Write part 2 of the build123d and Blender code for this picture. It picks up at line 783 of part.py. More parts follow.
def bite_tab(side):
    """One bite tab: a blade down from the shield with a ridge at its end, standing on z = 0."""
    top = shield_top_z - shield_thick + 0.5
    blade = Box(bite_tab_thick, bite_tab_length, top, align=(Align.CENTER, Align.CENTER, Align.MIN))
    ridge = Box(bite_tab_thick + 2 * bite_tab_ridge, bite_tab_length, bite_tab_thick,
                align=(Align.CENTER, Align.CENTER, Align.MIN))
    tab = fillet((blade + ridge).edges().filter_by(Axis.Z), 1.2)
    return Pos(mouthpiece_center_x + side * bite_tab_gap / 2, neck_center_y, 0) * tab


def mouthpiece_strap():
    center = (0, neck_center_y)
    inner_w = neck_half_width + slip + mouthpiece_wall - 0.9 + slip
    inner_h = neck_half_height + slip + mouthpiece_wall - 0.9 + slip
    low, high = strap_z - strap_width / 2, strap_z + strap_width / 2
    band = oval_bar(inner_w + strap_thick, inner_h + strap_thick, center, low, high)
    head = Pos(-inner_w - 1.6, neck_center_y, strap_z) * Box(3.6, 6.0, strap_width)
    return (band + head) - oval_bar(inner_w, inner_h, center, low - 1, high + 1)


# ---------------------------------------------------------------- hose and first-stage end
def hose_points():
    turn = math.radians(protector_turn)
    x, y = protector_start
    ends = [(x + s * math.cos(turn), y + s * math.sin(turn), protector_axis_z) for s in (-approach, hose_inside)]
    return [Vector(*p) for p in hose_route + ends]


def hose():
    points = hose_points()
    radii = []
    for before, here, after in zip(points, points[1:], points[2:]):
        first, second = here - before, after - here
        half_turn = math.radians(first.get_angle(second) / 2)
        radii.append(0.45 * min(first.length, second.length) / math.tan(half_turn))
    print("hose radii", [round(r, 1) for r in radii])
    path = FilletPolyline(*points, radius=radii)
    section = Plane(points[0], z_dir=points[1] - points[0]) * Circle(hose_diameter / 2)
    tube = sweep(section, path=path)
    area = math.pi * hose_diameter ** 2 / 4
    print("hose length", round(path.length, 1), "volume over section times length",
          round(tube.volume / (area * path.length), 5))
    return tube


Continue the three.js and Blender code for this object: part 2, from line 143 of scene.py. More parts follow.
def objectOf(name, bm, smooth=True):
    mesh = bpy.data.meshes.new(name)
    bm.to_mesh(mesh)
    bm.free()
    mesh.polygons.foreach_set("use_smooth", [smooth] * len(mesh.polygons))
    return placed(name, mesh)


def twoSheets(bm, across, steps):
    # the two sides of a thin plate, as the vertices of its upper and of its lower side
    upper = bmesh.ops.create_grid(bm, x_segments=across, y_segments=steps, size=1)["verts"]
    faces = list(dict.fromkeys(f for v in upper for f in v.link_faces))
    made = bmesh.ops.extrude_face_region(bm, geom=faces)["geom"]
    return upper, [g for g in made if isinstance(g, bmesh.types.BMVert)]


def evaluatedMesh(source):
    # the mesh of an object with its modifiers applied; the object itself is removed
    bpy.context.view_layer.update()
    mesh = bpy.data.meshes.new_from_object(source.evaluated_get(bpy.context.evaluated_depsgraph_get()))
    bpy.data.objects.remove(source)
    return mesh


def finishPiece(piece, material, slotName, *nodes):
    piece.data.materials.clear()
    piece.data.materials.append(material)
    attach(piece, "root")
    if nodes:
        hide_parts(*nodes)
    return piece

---

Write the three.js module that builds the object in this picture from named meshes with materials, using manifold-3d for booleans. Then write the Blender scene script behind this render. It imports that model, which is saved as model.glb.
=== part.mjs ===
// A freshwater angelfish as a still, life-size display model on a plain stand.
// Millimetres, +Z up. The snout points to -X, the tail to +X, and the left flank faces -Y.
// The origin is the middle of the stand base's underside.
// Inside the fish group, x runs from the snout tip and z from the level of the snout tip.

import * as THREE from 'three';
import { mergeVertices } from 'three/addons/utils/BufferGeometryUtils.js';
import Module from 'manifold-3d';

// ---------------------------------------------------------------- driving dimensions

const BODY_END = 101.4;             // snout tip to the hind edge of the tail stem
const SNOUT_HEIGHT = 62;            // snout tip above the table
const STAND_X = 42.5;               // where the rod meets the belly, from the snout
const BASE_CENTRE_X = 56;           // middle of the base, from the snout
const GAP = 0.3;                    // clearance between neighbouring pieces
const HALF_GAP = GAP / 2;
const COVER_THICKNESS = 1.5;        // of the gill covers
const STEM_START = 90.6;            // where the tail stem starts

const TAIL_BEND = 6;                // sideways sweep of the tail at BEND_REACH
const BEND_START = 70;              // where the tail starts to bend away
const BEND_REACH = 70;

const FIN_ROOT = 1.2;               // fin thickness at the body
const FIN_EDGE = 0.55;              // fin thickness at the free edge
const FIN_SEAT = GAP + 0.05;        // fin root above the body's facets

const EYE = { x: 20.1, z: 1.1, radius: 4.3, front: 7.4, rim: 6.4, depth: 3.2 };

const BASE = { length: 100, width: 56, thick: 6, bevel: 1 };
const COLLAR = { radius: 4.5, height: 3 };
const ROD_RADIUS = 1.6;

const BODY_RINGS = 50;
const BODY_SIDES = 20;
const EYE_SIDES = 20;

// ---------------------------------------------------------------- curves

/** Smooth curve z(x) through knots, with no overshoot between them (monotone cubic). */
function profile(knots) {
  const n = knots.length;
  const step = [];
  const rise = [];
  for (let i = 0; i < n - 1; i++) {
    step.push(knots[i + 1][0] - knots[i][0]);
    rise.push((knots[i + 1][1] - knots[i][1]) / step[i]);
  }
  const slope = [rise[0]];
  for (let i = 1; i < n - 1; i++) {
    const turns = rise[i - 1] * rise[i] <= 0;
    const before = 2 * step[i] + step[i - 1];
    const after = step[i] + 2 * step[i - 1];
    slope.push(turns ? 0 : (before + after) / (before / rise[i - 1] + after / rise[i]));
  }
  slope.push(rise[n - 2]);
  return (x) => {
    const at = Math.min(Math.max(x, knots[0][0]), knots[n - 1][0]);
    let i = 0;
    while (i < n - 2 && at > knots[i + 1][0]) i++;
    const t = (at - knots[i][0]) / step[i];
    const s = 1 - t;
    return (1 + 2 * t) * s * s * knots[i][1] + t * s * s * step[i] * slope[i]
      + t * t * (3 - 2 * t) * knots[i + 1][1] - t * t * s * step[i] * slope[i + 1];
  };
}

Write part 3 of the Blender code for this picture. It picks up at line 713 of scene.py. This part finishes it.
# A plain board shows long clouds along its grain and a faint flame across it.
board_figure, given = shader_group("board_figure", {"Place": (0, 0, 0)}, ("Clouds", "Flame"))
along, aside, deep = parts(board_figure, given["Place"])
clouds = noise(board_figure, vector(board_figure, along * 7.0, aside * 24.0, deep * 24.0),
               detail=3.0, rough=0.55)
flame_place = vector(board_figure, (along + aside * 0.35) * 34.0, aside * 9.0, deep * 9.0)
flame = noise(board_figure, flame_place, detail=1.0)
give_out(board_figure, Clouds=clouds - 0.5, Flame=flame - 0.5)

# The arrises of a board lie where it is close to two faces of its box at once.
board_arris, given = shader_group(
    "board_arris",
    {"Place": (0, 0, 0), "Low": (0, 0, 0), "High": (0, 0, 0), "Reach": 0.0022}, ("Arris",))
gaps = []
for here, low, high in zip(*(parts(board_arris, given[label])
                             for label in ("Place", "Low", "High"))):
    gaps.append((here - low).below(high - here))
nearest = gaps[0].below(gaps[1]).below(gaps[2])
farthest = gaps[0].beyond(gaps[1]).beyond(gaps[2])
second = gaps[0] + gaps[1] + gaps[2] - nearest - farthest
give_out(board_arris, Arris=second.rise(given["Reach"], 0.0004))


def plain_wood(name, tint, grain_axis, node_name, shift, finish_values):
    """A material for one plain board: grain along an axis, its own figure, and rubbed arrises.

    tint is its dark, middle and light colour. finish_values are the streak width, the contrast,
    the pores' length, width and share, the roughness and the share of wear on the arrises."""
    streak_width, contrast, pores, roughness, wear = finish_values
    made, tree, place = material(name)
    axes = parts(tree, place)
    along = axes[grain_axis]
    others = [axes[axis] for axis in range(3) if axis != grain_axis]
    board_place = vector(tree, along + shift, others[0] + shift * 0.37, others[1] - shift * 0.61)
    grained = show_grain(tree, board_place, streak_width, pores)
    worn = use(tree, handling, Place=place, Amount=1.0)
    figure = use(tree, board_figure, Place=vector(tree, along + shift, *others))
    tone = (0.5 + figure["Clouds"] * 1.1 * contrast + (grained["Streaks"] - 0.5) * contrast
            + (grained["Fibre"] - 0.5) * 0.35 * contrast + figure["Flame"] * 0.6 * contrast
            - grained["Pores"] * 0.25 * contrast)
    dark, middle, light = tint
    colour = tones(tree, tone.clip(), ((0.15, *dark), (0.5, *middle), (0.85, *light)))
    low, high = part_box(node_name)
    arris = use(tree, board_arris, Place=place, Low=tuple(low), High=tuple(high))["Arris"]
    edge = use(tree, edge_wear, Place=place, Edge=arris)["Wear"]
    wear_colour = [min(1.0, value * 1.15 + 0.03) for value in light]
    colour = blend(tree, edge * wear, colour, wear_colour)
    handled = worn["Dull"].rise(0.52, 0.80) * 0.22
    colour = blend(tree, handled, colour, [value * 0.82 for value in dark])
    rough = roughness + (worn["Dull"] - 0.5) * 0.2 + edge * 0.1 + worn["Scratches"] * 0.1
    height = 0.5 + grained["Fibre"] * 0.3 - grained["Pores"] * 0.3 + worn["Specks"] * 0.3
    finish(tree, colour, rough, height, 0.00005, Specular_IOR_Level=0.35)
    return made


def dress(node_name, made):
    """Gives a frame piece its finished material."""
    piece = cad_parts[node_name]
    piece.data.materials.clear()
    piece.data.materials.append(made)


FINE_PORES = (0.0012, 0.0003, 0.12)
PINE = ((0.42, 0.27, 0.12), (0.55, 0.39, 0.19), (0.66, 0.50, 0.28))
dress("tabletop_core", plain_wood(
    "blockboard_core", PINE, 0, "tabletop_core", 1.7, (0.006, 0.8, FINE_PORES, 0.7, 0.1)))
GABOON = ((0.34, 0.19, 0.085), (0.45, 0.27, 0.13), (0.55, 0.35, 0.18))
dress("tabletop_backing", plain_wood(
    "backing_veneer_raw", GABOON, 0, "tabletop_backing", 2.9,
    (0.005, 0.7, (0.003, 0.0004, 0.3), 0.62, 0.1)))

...

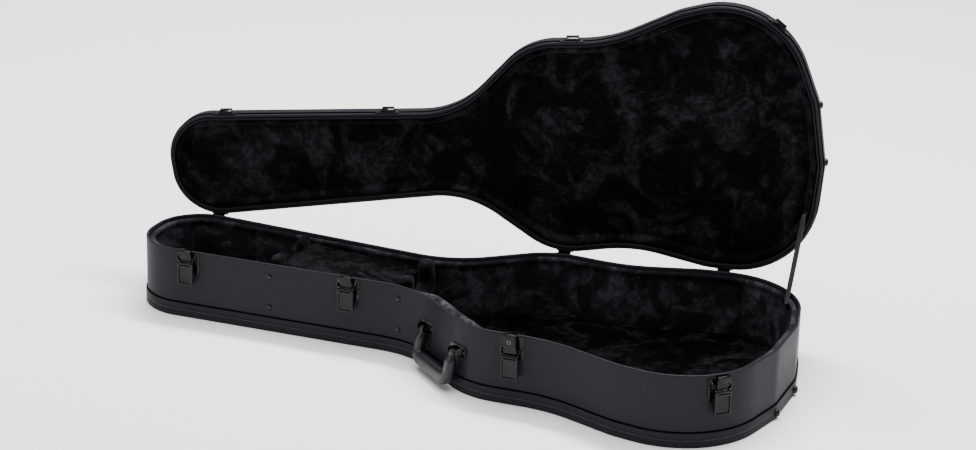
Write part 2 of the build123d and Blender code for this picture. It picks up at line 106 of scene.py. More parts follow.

* **Directions**
Retype only this portion of the data above: the line containing "part.py. More parts follow.", the line containing "return [Vector(*p) for", and all lines between them, exactly.

* **Task output**
Write part 2 of the build123d and Blender code for this picture. It picks up at line 783 of part.py. More parts follow.
def bite_tab(side):
    """One bite tab: a blade down from the shield with a ridge at its end, standing on z = 0."""
    top = shield_top_z - shield_thick + 0.5
    blade = Box(bite_tab_thick, bite_tab_length, top, align=(Align.CENTER, Align.CENTER, Align.MIN))
    ridge = Box(bite_tab_thick + 2 * bite_tab_ridge, bite_tab_length, bite_tab_thick,
                align=(Align.CENTER, Align.CENTER, Align.MIN))
    tab = fillet((blade + ridge).edges().filter_by(Axis.Z), 1.2)
    return Pos(mouthpiece_center_x + side * bite_tab_gap / 2, neck_center_y, 0) * tab


def mouthpiece_strap():
    center = (0, neck_center_y)
    inner_w = neck_half_width + slip + mouthpiece_wall - 0.9 + slip
    inner_h = neck_half_height + slip + mouthpiece_wall - 0.9 + slip
    low, high = strap_z - strap_width / 2, strap_z + strap_width / 2
    band = oval_bar(inner_w + strap_thick, inner_h + strap_thick, center, low, high)
    head = Pos(-inner_w - 1.6, neck_center_y, strap_z) * Box(3.6, 6.0, strap_width)
    return (band + head) - oval_bar(inner_w, inner_h, center, low - 1, high + 1)


# ---------------------------------------------------------------- hose and first-stage end
def hose_points():
    turn = math.radians(protector_turn)
    x, y = protector_start
    ends = [(x + s * math.cos(turn), y + s * math.sin(turn), protector_axis_z) for s in (-approach, hose_inside)]
    return [Vector(*p) for p in hose_route + ends]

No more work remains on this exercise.